As well, that same week, the Interboro Parkway, which originates in Queens and winds it’s way through parks and cemeteries to Brooklyn, was renamed the Jackie Robinson Parkway. Commuters on the Jackie Robinson Parkway travel directly past the Cypress Hills Cemetery where Robinson is buried.
“By naming the Interboro Parkway after him today, we say a small thank you to Jackie Robinson, who paved the way for generations of African Americans,” then-Mayor Rudy Giuliani was quoted in the Tribuneat the time. “Fifty years ago, in one memorable season, he changed baseball and American society forever.”
The legislation to change the name of the Interboro was spearheaded by State Senator Serphin Maltese (R-Glendale) and Assemblyman Jeffrion Aubry (D-Corona), both of whom still represent their districts 10 years later.
Maltese remembered that the idea to rename the Interboro was one of the rare cases of a uniform positive response from the community.
“It was unanimity, absolute unanimity. Everybody not only wanted to go along with it but everyone wanted to be part of it,” Maltese said. “I know, especially [then-Mayor] Rudy [Giuliani], even though he was a Yankees fan, he and everybody else wanted to pay homage to Jackie Robinson.”
Giuliani was so excited by the renaming, in fact, that he was one of the first official passengers on the newly renamed Parkway, along with Robinson’s widow and then-Gov. George Pataki.
Maltese said he sponsored the legislation in the State Senate because of his deep admiration for the kind of man that Robinson was, and because of his appreciation of what was a monumental feat.

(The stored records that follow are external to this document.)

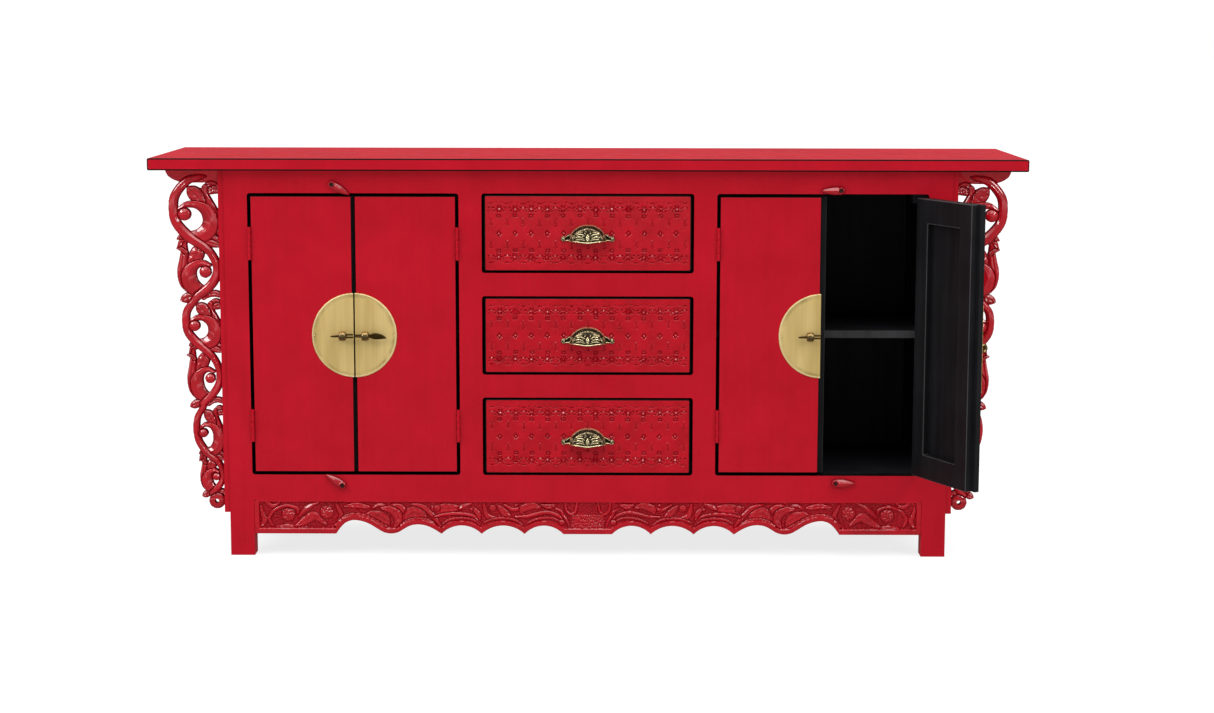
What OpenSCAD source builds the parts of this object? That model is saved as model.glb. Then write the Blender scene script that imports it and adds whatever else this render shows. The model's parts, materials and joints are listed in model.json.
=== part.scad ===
// Red lacquered sideboard: two cabinets with lapped pairs of doors, three drawers between them,
// pierced scroll brackets under the ends of the top, and a scalloped apron between four feet.
// Millimetres. +Z is up, the front faces -Y, and the origin is on the floor at the middle of the
// space that the piece takes up with its right-hand door standing open.

/* [Overall] */
// Width of the top board
top_w = 1800; // [1760:1:2200]
// Depth of the top board
top_d = 410; // [380:1:500]
// Height from the floor to the top surface
height = 832; // [800:1:900]
// Thickness of the top board
top_t = 25; // [18:1:32]
// How far the top board stands in front of the body
top_lip = 20; // [8:1:30]
// Width of the body over its four posts
body_w = 1496; // [1480:1:1560]

/* [Carcass] */
// Width of a post
post_w = 48; // [40:1:60]
// Width of a foot, below the bottom rail
foot_w = 50; // [49:1:66]
// Width of the stiles beside the drawers
stile_w = 47; // [36:1:60]
// Width of a drawer opening
drawer_open_w = 437; // [400:1:470]
// Height of a drawer opening
drawer_open_h = 164; // [150:1:170]
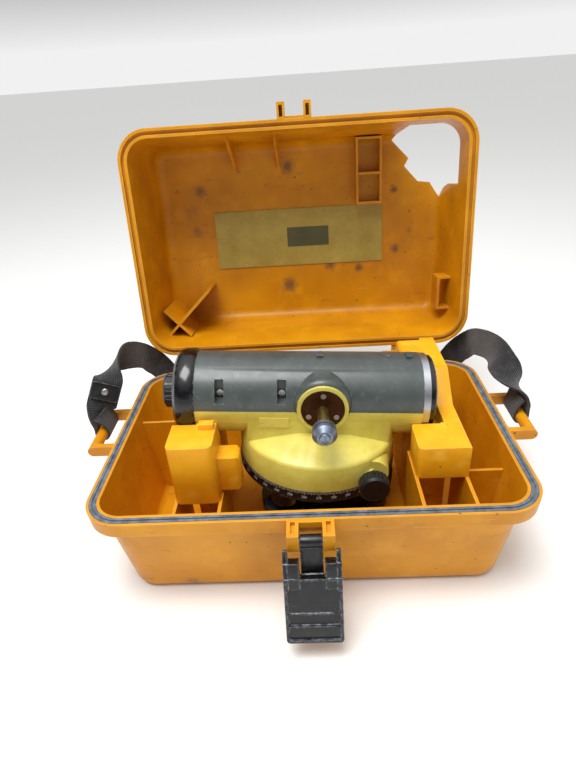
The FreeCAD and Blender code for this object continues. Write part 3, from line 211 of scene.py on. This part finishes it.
# glass-filled nylon: black, glossy where handled, rubbed grey-white along edges and in scratches
def wornNylon(name, colour, worn, roughness, wear=0.8, wearMm=1.6):
    material, tree, shader, place = newMaterial(name, colour, roughness)
    rub = calc(tree, "MULTIPLY", edgeMask(tree, wearMm), ranged(tree, noiseAt(tree, place, 3, 5, 0.75), 0.42, 0.6))
    lines = ranged(tree, noiseAt(tree, place, 0.9, 2, 0.5, (0.12, 1, 0.8), (5, 1, 1)), 0.66, 0.74, 0, 0.6)
    area = ranged(tree, noiseAt(tree, place, 14, 3, shift=(1, 6, 3)), 0.5, 0.66, 0, 0.5)
    marks = calc(tree, "MAXIMUM", calc(tree, "MULTIPLY", rub, wear), calc(tree, "MULTIPLY", lines, area))
    tree.links.new(tinted(tree, marks, colour, worn), shader.inputs["Base Color"])
    tree.links.new(ranged(tree, noiseAt(tree, place, 7, 4), 0.3, 0.7, roughness - 0.08, roughness + 0.18),
                   shader.inputs["Roughness"])
    bumped(tree, shader, noiseAt(tree, place, 0.5, 2), 0.2, 0.05, 0.35)
    return material


def rubberCord():  # extruded neoprene: matt slate grey with a bloom of dust
    material, tree, shader, place = newMaterial("neopreneRubber", "#5E6873", 0.62)
    bloom = noiseAt(tree, place, 7, 4, 0.65)
    tone = tinted(tree, ranged(tree, bloom, 0.35, 0.7), "#454E59", "#79828C")
    tree.links.new(tone, shader.inputs["Base Color"])
    bumped(tree, shader, noiseAt(tree, place, 0.8, 3), 0.3, 0.08)
    return material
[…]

“I know that it took a great deal of perseverance and gumption to be the first, and to take the type of crap that fans and even some players gave him,” Maltese added. “He surmounted that, and he played like a champion.”
Maltese also thought the renaming was appropriate considering the burial site of Robinson, who he said can be memorialized by the roadway as well as the Cypress Hills Cemetery.
According to the Baseball Hall of Fame, in Cooperstown, New York, Robinson was born in Georgia in 1919. He lived a life characterized be a fierce determination, and a work ethic that was reflected by his play both on the base paths, and his life outside the sport. When he attended college, he was the only athlete in the entire vast annals of UCLA history to letter in four sports.
Robinson was also a mainstay on a Brooklyn team that won the NL pennant six times and the World Series once while he was a member of the Dodgers. Within two years of entering the league, Robinson was named its Most Valuable Player.
Major League Baseball continually celebrates the impact of Jackie Robinson, both on the sport and on society at large. This year, the offices of MLB announced the establishment of a “Civil Rights Game,” played at the end of Spring Training, designed to celebrate the impact of the sport on the Civil Rights Movement. The game will be played in Memphis, between the St. Louis Cardinals and the Cleveland Indians, and other events will include a panel discussion and an exhibit.
The contribution of Jackie Robinson, both to the national pastime and sport he loved, as well as the social tenor of the country, is an almost immeasurable impact, one that is felt in Queens as strongly as anywhere in the country.